WHAT IS NEEDED
Write out the lines from the top of the material through the line with "import Sketcher", exactly and with nothing added.

RECORDED INFORMATION
-------
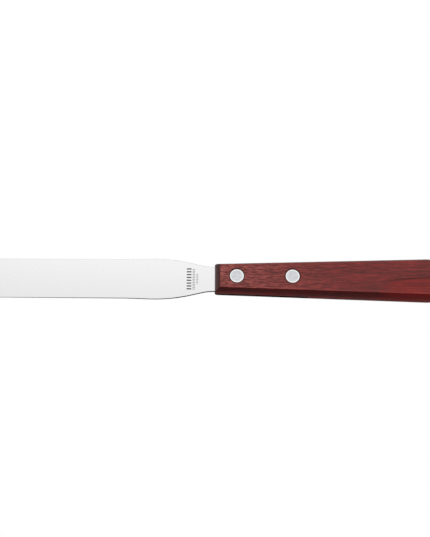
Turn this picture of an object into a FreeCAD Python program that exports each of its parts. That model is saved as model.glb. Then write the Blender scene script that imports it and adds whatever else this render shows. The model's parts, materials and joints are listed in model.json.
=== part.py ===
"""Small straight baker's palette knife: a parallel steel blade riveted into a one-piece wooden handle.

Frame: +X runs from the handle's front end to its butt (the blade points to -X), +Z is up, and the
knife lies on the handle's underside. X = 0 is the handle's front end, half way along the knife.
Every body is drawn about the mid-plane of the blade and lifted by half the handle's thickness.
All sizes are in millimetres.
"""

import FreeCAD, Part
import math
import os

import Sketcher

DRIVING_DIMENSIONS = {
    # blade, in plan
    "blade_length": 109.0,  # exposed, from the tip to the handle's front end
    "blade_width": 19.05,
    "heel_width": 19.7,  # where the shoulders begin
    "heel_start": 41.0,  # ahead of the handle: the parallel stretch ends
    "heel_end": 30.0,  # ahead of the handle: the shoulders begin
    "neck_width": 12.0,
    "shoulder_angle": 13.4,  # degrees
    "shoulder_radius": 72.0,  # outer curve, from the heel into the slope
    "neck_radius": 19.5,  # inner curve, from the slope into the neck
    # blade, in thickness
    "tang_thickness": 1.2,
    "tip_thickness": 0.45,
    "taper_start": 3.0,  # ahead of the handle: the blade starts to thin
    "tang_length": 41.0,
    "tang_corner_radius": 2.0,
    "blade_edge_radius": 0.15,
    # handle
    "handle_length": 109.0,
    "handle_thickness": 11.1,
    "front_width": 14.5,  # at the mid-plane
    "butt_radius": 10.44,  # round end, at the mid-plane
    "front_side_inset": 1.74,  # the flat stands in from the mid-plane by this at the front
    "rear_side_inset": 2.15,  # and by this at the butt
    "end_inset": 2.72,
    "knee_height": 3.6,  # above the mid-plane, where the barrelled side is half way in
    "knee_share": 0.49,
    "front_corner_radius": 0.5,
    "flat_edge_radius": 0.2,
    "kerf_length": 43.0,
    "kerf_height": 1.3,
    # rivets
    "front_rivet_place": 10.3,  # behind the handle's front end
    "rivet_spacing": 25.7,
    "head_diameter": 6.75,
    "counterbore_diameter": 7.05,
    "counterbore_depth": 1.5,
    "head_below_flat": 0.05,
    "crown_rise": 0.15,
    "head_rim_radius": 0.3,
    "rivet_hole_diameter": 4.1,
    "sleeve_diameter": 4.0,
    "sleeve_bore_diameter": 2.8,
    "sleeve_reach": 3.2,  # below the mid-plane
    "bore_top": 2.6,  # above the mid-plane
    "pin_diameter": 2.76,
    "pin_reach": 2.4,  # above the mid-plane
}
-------
WRITTEN SOLUTION
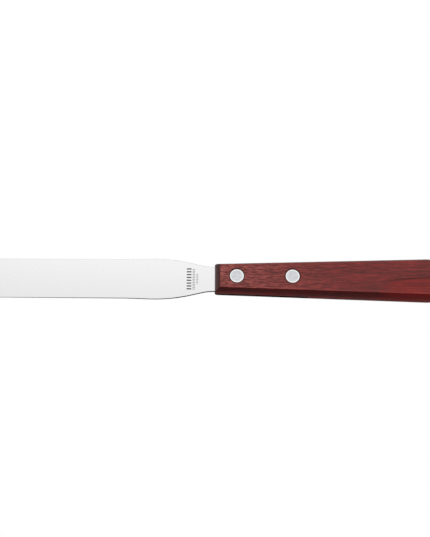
Turn this picture of an object into a FreeCAD Python program that exports each of its parts. That model is saved as model.glb. Then write the Blender scene script that imports it and adds whatever else this render shows. The model's parts, materials and joints are listed in model.json.
=== part.py ===
"""Small straight baker's palette knife: a parallel steel blade riveted into a one-piece wooden handle.

Frame: +X runs from the handle's front end to its butt (the blade points to -X), +Z is up, and the
knife lies on the handle's underside. X = 0 is the handle's front end, half way along the knife.
Every body is drawn about the mid-plane of the blade and lifted by half the handle's thickness.
All sizes are in millimetres.
"""

import FreeCAD, Part
import math
import os

import Sketcher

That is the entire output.